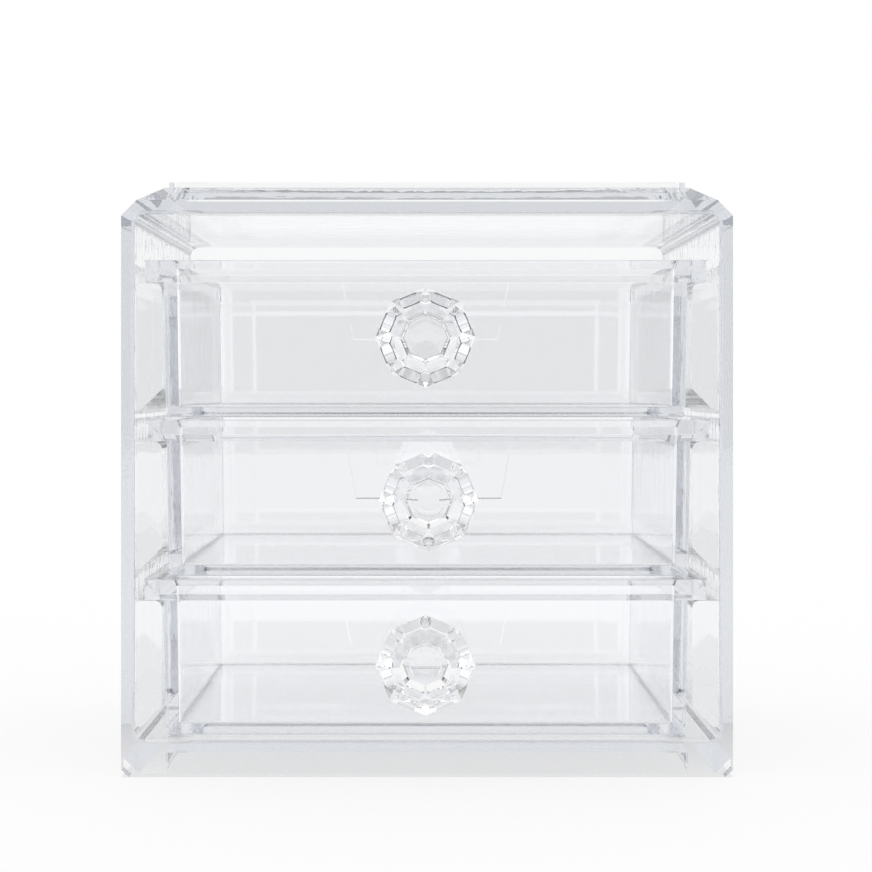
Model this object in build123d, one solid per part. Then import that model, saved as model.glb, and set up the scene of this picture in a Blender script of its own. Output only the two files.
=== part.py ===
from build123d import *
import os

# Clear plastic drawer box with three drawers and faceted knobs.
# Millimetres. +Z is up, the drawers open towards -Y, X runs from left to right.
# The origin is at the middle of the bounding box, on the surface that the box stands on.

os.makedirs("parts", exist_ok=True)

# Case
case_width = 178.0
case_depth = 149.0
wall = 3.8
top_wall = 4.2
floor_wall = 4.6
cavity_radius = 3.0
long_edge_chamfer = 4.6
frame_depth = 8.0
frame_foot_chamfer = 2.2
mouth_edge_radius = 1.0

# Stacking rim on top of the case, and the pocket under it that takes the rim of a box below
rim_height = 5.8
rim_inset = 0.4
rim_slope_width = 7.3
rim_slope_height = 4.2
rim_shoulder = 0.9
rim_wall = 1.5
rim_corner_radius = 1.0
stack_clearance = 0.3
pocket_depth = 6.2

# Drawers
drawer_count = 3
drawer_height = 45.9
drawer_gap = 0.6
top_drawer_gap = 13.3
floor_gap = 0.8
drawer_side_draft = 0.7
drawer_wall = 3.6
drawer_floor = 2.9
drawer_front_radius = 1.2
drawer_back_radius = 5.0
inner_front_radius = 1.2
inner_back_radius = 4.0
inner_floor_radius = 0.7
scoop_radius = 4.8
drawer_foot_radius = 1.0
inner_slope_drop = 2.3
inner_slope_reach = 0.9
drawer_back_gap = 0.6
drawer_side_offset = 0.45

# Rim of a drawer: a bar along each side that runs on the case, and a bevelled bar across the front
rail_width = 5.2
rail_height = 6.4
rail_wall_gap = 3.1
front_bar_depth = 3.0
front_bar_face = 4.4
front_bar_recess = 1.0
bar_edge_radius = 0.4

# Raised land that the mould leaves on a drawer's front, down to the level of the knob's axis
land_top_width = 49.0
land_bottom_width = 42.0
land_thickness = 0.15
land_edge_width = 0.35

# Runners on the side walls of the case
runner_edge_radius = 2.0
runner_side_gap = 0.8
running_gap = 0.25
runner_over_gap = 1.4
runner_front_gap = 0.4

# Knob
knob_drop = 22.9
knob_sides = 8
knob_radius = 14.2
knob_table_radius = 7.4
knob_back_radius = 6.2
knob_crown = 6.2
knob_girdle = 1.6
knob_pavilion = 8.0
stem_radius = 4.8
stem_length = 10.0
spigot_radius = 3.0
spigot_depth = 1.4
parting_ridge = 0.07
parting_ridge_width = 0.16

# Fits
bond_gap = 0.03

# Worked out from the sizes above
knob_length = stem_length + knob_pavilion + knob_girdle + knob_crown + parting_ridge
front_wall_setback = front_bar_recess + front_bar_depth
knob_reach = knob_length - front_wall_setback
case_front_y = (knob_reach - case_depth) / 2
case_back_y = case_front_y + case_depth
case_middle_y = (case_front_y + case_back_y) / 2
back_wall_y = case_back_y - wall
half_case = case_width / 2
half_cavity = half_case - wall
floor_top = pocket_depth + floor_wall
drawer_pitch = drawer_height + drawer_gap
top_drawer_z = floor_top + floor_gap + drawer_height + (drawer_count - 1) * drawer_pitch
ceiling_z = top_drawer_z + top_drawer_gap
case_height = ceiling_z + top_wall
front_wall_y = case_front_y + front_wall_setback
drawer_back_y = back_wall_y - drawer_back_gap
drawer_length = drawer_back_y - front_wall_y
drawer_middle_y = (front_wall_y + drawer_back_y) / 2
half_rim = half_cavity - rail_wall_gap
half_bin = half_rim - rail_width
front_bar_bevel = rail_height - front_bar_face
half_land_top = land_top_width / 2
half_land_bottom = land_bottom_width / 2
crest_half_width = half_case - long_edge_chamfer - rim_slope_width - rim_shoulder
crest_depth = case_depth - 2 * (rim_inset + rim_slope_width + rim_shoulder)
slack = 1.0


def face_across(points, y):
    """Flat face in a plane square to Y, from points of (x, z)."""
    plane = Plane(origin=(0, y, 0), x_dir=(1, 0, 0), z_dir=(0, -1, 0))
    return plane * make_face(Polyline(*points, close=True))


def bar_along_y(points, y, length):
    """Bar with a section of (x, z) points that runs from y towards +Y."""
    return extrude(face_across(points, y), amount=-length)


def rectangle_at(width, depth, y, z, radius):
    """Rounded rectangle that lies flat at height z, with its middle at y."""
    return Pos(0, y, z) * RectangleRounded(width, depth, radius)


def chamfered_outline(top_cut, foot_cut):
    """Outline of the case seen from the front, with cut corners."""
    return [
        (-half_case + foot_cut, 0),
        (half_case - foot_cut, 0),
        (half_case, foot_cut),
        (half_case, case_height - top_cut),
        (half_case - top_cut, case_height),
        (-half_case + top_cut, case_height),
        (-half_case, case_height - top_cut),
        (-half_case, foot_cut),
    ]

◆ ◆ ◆

▸ **INSTRUCTIONS TO FOLLOW**
Using the data above, reproduce every line exactly.

▸ **EXERCISE OUTPUT**
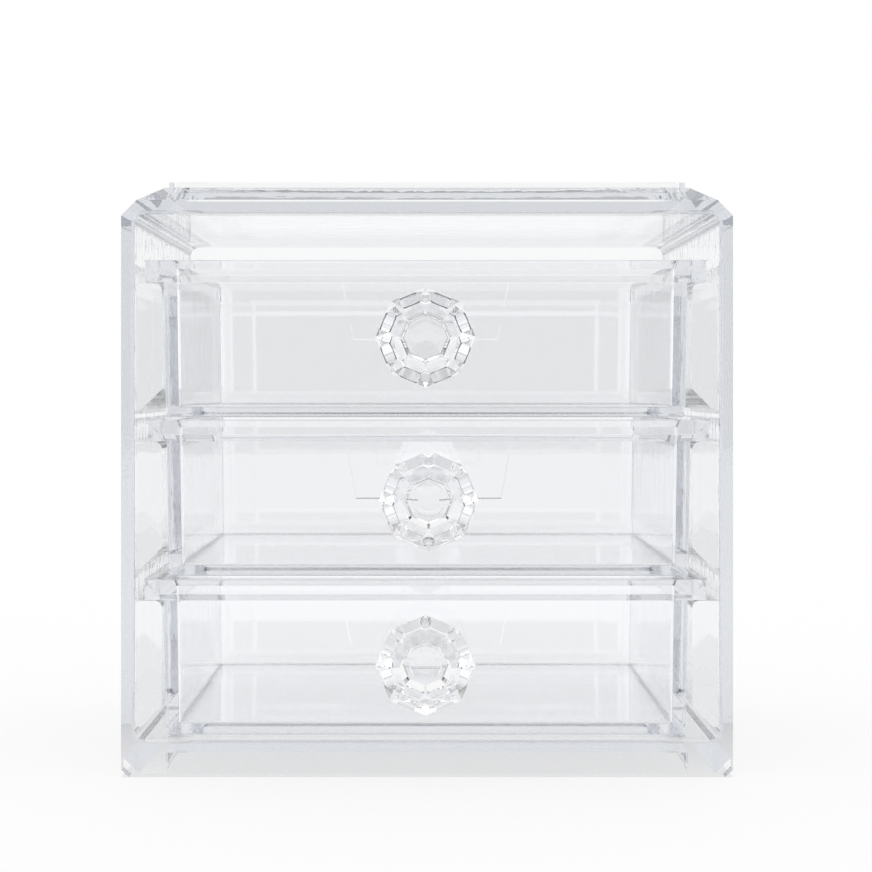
Model this object in build123d, one solid per part. Then import that model, saved as model.glb, and set up the scene of this picture in a Blender script of its own. Output only the two files.
=== part.py ===
from build123d import *
import os

# Clear plastic drawer box with three drawers and faceted knobs.
# Millimetres. +Z is up, the drawers open towards -Y, X runs from left to right.
# The origin is at the middle of the bounding box, on the surface that the box stands on.

os.makedirs("parts", exist_ok=True)

# Case
case_width = 178.0
case_depth = 149.0
wall = 3.8
top_wall = 4.2
floor_wall = 4.6
cavity_radius = 3.0
long_edge_chamfer = 4.6
frame_depth = 8.0
frame_foot_chamfer = 2.2
mouth_edge_radius = 1.0

# Stacking rim on top of the case, and the pocket under it that takes the rim of a box below
rim_height = 5.8
rim_inset = 0.4
rim_slope_width = 7.3
rim_slope_height = 4.2
rim_shoulder = 0.9
rim_wall = 1.5
rim_corner_radius = 1.0
stack_clearance = 0.3
pocket_depth = 6.2

# Drawers
drawer_count = 3
drawer_height = 45.9
drawer_gap = 0.6
top_drawer_gap = 13.3
floor_gap = 0.8
drawer_side_draft = 0.7
drawer_wall = 3.6
drawer_floor = 2.9
drawer_front_radius = 1.2
drawer_back_radius = 5.0
inner_front_radius = 1.2
inner_back_radius = 4.0
inner_floor_radius = 0.7
scoop_radius = 4.8
drawer_foot_radius = 1.0
inner_slope_drop = 2.3
inner_slope_reach = 0.9
drawer_back_gap = 0.6
drawer_side_offset = 0.45

# Rim of a drawer: a bar along each side that runs on the case, and a bevelled bar across the front
rail_width = 5.2
rail_height = 6.4
rail_wall_gap = 3.1
front_bar_depth = 3.0
front_bar_face = 4.4
front_bar_recess = 1.0
bar_edge_radius = 0.4

# Raised land that the mould leaves on a drawer's front, down to the level of the knob's axis
land_top_width = 49.0
land_bottom_width = 42.0
land_thickness = 0.15
land_edge_width = 0.35

# Runners on the side walls of the case
runner_edge_radius = 2.0
runner_side_gap = 0.8
running_gap = 0.25
runner_over_gap = 1.4
runner_front_gap = 0.4

# Knob
knob_drop = 22.9
knob_sides = 8
knob_radius = 14.2
knob_table_radius = 7.4
knob_back_radius = 6.2
knob_crown = 6.2
knob_girdle = 1.6
knob_pavilion = 8.0
stem_radius = 4.8
stem_length = 10.0
spigot_radius = 3.0
spigot_depth = 1.4
parting_ridge = 0.07
parting_ridge_width = 0.16

# Fits
bond_gap = 0.03

# Worked out from the sizes above
knob_length = stem_length + knob_pavilion + knob_girdle + knob_crown + parting_ridge
front_wall_setback = front_bar_recess + front_bar_depth
knob_reach = knob_length - front_wall_setback
case_front_y = (knob_reach - case_depth) / 2
case_back_y = case_front_y + case_depth
case_middle_y = (case_front_y + case_back_y) / 2
back_wall_y = case_back_y - wall
half_case = case_width / 2
half_cavity = half_case - wall
floor_top = pocket_depth + floor_wall
drawer_pitch = drawer_height + drawer_gap
top_drawer_z = floor_top + floor_gap + drawer_height + (drawer_count - 1) * drawer_pitch
ceiling_z = top_drawer_z + top_drawer_gap
case_height = ceiling_z + top_wall
front_wall_y = case_front_y + front_wall_setback
drawer_back_y = back_wall_y - drawer_back_gap
drawer_length = drawer_back_y - front_wall_y
drawer_middle_y = (front_wall_y + drawer_back_y) / 2
half_rim = half_cavity - rail_wall_gap
half_bin = half_rim - rail_width
front_bar_bevel = rail_height - front_bar_face
half_land_top = land_top_width / 2
half_land_bottom = land_bottom_width / 2
crest_half_width = half_case - long_edge_chamfer - rim_slope_width - rim_shoulder
crest_depth = case_depth - 2 * (rim_inset + rim_slope_width + rim_shoulder)
slack = 1.0


def face_across(points, y):
    """Flat face in a plane square to Y, from points of (x, z)."""
    plane = Plane(origin=(0, y, 0), x_dir=(1, 0, 0), z_dir=(0, -1, 0))
    return plane * make_face(Polyline(*points, close=True))


def bar_along_y(points, y, length):
    """Bar with a section of (x, z) points that runs from y towards +Y."""
    return extrude(face_across(points, y), amount=-length)


def rectangle_at(width, depth, y, z, radius):
    """Rounded rectangle that lies flat at height z, with its middle at y."""
    return Pos(0, y, z) * RectangleRounded(width, depth, radius)


def chamfered_outline(top_cut, foot_cut):
    """Outline of the case seen from the front, with cut corners."""
    return [
        (-half_case + foot_cut, 0),
        (half_case - foot_cut, 0),
        (half_case, foot_cut),
        (half_case, case_height - top_cut),
        (half_case - top_cut, case_height),
        (-half_case + top_cut, case_height),
        (-half_case, case_height - top_cut),
        (-half_case, foot_cut),
    ]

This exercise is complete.